Why: Against all odds, considering the subject matter, this book his hilarious. In 1986, Janowitz became the poster child for New York’s most brilliant and cash-poor strivers when she published Slaves of New York, a celebrated portrait of the city’s creative underclass (at the time, she lived in a meat locker in Manhattan’s then-seedy Meatpacking district). Fast forward two decades, and she’s desperately trying to keep her career afloat while taking care of her infirm mother in rural New York. Amazingly, Janowitz portrays her life’s downward spiral with deft humor and upbeat curiosity.
Read it: After a crappy day, or just when you need a snappy dose of irony, while wearing one of our new (decidedly non-’80s-looking) power blazers.
(Dey Street Books, available now.)
Commonwealth, by Ann Patchett
Good for: Anyone with a “complicated” family.
Why: It seems like everyone in our office is reading this book right now. Chronicling two families united by one brief, unexpected, and awkward love affair, Patchett does what she does best: creates unforgettable, fantastic characters that make your actual siblings seem quite normal by comparison. Sidenote: This is supposedly Patchett’s most autobiographical work to date. (And isn’t the book cover pretty?)
Read it: Before spending Thanksgiving with your extended family, while wrapped up in the cozy, comforting Stanton cardigan.
(Harper, available now.)
Victoria: The Queen, by Julia Baird
Good for: Anglophiles, history buffs, anyone obsessed with Kate Middleton (so, everybody).
Why: Who knew old Victoria was so fascinating? Born in 1819, she became the Queen of England as a teenager; she was assertive and ambitious, gave birth to nine children, had an affair with one of her servants, and consulted her personal advisors about the shape of her eyebrows (too thin?). Author Julia Baird managed to wrangle access to previously-unpublished papers at the palace—an extremely tricky feat—in order to research this vivid new portrait.
Read it: Before meeting and/or negotiating with someone intimidating and potentially ruthless (and wear the Aditi or the Sarah, our go-to power dresses).
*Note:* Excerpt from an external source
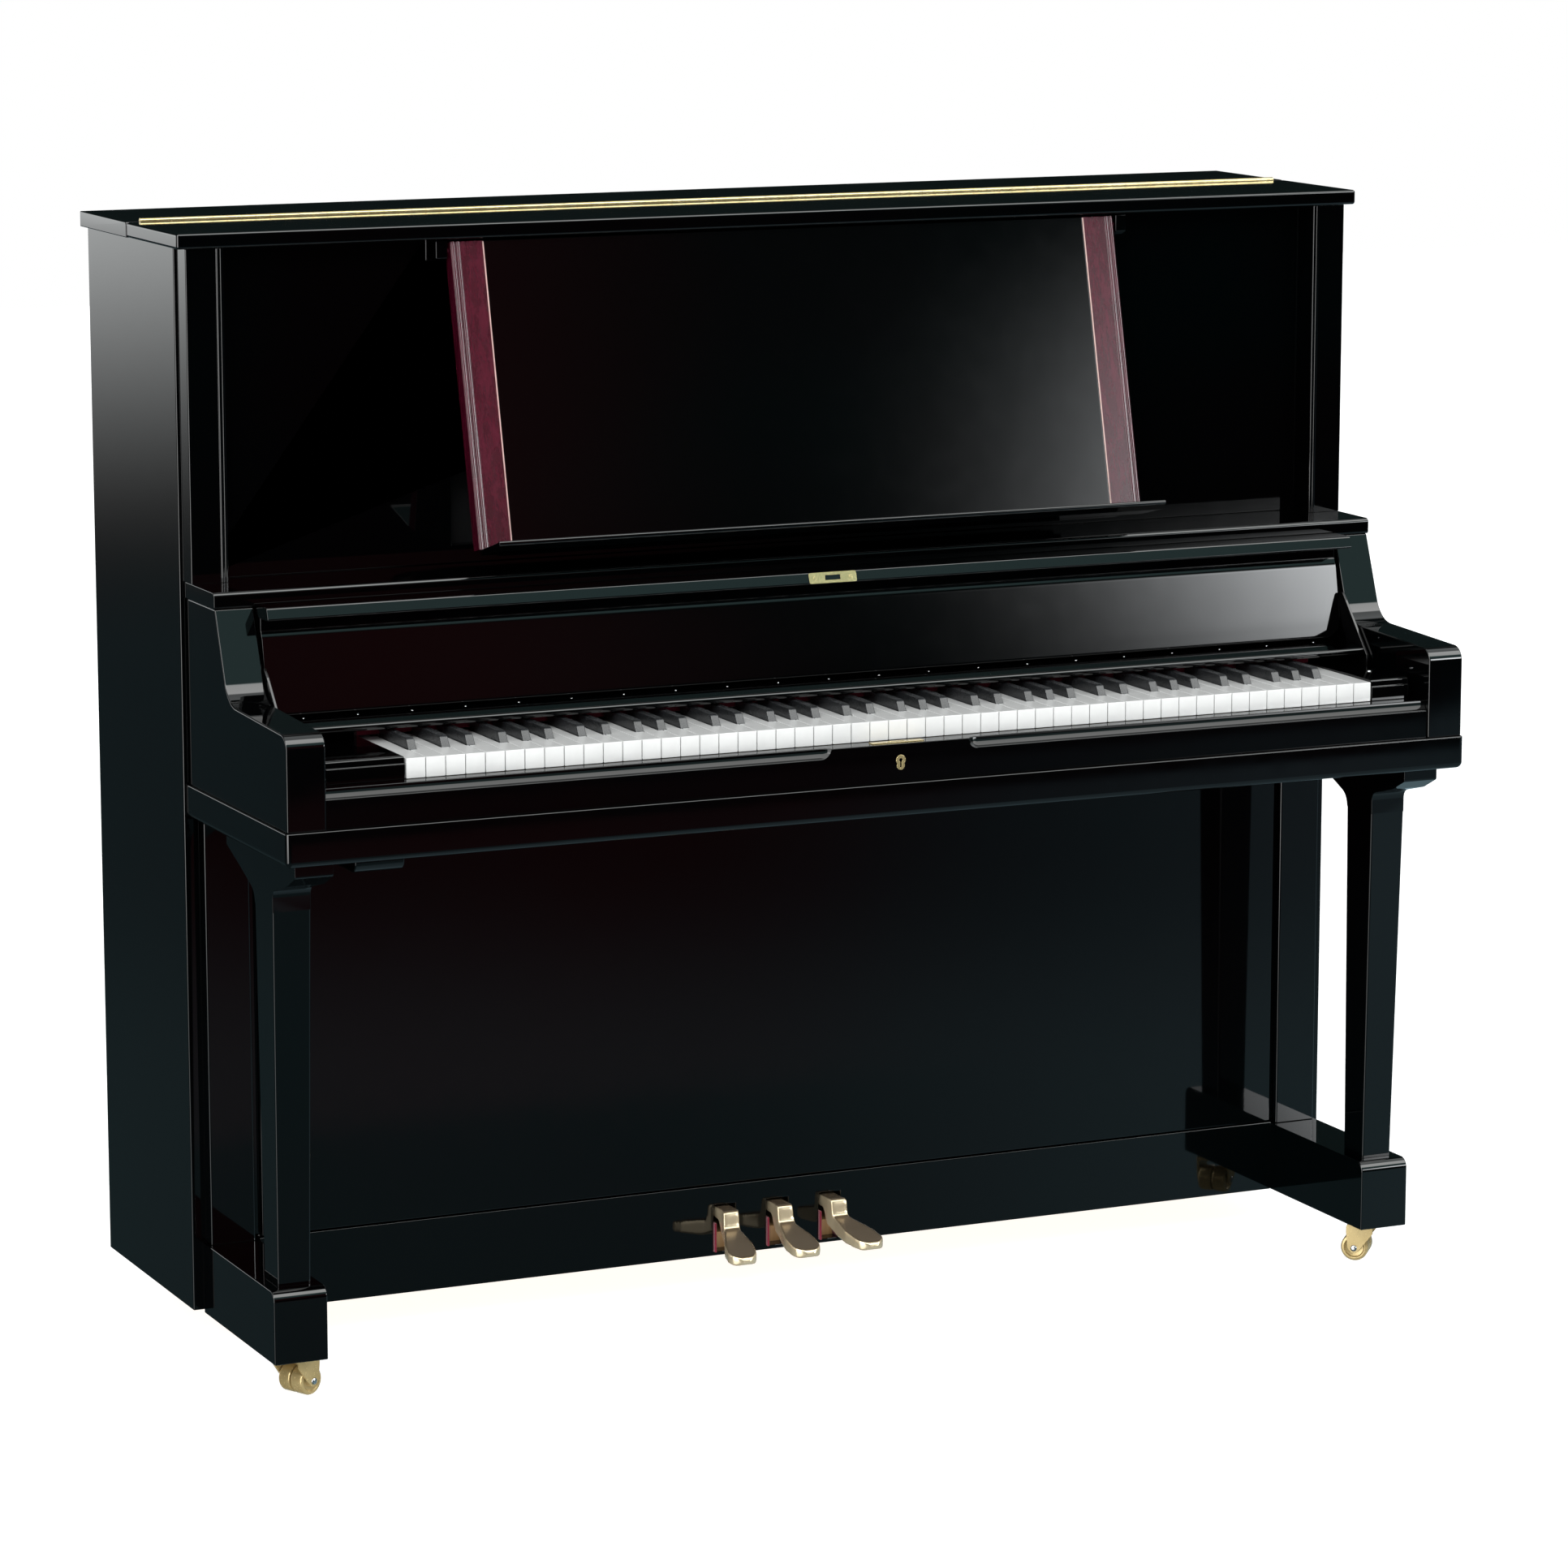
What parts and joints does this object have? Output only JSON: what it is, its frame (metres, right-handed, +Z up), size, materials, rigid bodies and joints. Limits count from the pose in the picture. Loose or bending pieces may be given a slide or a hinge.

This book is a reminder that everyone, no matter how prestigious, has inexplicably weird flaws and foibles.
(Random House, November)
Frantumaglia, by Elena Ferrante
Good for: Italophiles, those obsessed with the Neopolitan novels, storytellers.
Why: Wherever you stand on the reclusive Italian author’s unmasking, there’s no question that Ferrante is an incredible novelist, and this book shows the inner workings of her writerly mind. A memoir of sorts, it delves into her relationship to her work, her books, her family, psychoanalysis, and feminism—part letter to her readers, part to herself.
Read it: When you’re feeling introspective about your career, with a glass of wine and a plate of pasta e fagioli, wearing the Lydia (it’s made from soft Italian jersey).
(Europa Editions, November)
Swing Time, by Zadie Smith
Good for: Former dancers, your best childhood friend.
Why: The novel follows two girls—childhood pals from working-class London—who both dream of becoming dancers (only one makes it). It’s about race, class, and the awkward, sometimes painful transition of friendship from adolescence to adulthood.
Read it: On the train, plane, or any mode of transportation you take to visit an old girlfriend. If a peace offering is necessary, bring her a Cloud scarf.